We verify whether the delivered photos and videos match the expected records in the Excel sheets. We standardize the media structure, copy found files into specific folders (ct, under, over), generate a partial-match report, and remove media that remain in the root without a correct destination.
14.2 Problem Solving
Pipeline: (1) use helper functions and check folder names versus Excel sheets; (2) stage raw media into a standard structure; (3) inventory media under Media while separating already-processed files (ct, under, over); (4) apply matching functions between sheets and files; (5) export partial matches and (optionally) clean stray files.
14.2.1 Common steps
These steps get the ground ready: we load shared utilities, list the incoming folders, and immediately compare their names with the Excel sheets. If something is off, we find out before spending time on matching. That early sanity check keeps the rest of the workflow focused on pairing files, not fixing misconfigured inputs.

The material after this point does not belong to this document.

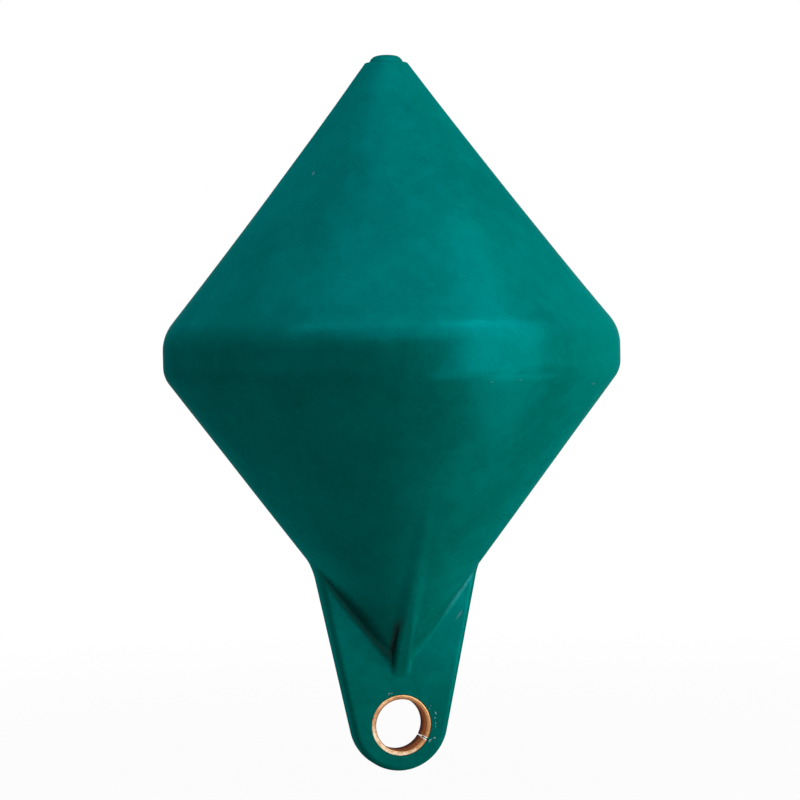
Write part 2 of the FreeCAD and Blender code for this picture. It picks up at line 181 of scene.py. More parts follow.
def plate_outline(x, z):
    """Distance outside the lug's outline in the XZ plane."""
    x = np.abs(x)
    flank = (x - LUG_LOW[0]) * math.cos(FLANK) - (z - LUG_LOW[1]) * math.sin(FLANK)
    end = np.hypot(x, z - LUG_Z) - LUG_END
    blend = LUG_BLEND - np.hypot(x - LUG_HUB[0], z - LUG_HUB[1])
    inset = (x - LUG_HUB[0]) * math.cos(CONE_ANGLE) - (z - LUG_HUB[1]) * math.sin(CONE_ANGLE)
    inset = inset + LUG_BLEND
    turn = np.arctan2(z - LUG_HUB[1], LUG_HUB[0] - x)
    upper = np.where(turn < FLANK, flank, np.where(turn < CONE_ANGLE, blend, inset))
    below = x * math.sin(FLANK) + (z - LUG_Z) * math.cos(FLANK) < 0
    return np.where(below, end, upper)


def rounded(a, b, radius):
    """Distance outside the solid where both a and b are negative, with its edge rounded."""
    a = a + radius
    b = b + radius
    return np.minimum(np.maximum(a, b), 0) + np.hypot(np.maximum(a, 0), np.maximum(b, 0)) - radius


def plate(x, y, z):
    """Distance outside the lug's plate."""
    return rounded(plate_outline(x, z), np.abs(y) - LUG_HALF, LUG_EDGE)


def rib(x, y, z):
    """Distance outside the rib."""
    fade = ease(z, *RIB_FADE)
    depth = LUG_HALF + (z - RIB_FOOT) * math.tan(RIB_SLOPE) - RIB_SINK * fade
    edge = RIB_EDGE + RIB_SOFTER * fade
    return rounded(np.abs(x) - RIB_HALF, (np.abs(y) - depth) * math.cos(RIB_SLOPE), edge)


def cone(x, y, z):
    """Distance outside the lower cone."""
    return (np.hypot(x, y) - cone_radius(z)) * math.cos(CONE_ANGLE)


def join(a, b, width):
    """Distance outside two solids together, with the crease between them filled over a width."""
    near = np.maximum(width - np.abs(a - b), 0)
    return np.minimum(a, b) - near ** 2 / (4 * np.maximum(width, 1e-6))


def lug_and_cone(x, y, z):
    """Distance outside the cone, plate and rib together, with soft creases. The fill beside the
    plate dies out towards the plate's rim, which keeps its outline."""
    width = CREASE * ease(-plate_outline(x, z), *FILL_FROM_RIM)
    rib_width = RIB_CREASE + RIB_SOFTER * ease(z, *RIB_FADE)
    return join(join(cone(x, y, z), plate(x, y, z), width), rib(x, y, z), rib_width)


# The search for the surface starts between the axis and a radius that is past it everywhere
WELL_OUTSIDE = 260.0
HALVINGS = 34


def reach_of(solid, turn, z):
    """How far out the solid reaches from the axis, in each direction and at each level."""
    near = np.zeros(np.broadcast(turn, z).shape)
    far = near + WELL_OUTSIDE
    outside = solid(near, near, z + near) > 0
    for _ in range(HALVINGS):
        middle = (near + far) / 2
        inside = solid(middle * np.cos(turn), middle * np.sin(turn), z) < 0
        near, far = np.where(inside, middle, near), np.where(inside, far, middle)
    return np.where(outside, 0.0, near)


# Points in a quarter turn, and the fine steps that they are picked from
QUARTER = 80
FINE = 720
# Rows of points down the bare cone, down the lug to its round end, and round that end
LUG_TOP = -132.0
CONE_ROWS = 26
LUG_ROWS = 108
TIP_ROWS = 34
TIP_TURN = math.radians(88.5)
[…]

14.2.1.1 Check folder names vs. Excel sheets
Next, we list the folders under Example/12 and compare those names to the Excel sheet names. Using waldo::compare, any mismatch is surfaced right away, so we can align folder and sheet names before matching files. This symmetry avoids silent skips caused by small naming drifts.
Here we scan every file under the incoming folders, keep only images or videos, and infer dataset and media type from the path and MIME type. Then we create the standardized destination folders and copy the files there. Executing this chunk once sets up a clean media tree for the later matching steps.
Now we read everything under Example/Media, capturing the dataset, media type, and filename from the path. We then split files already placed under ct, under, or over into media_files_types_list and remove them from the main working list. The result, media_list, is the on-disk ground truth for files still needing a destination, which we compare against the Excel expectations.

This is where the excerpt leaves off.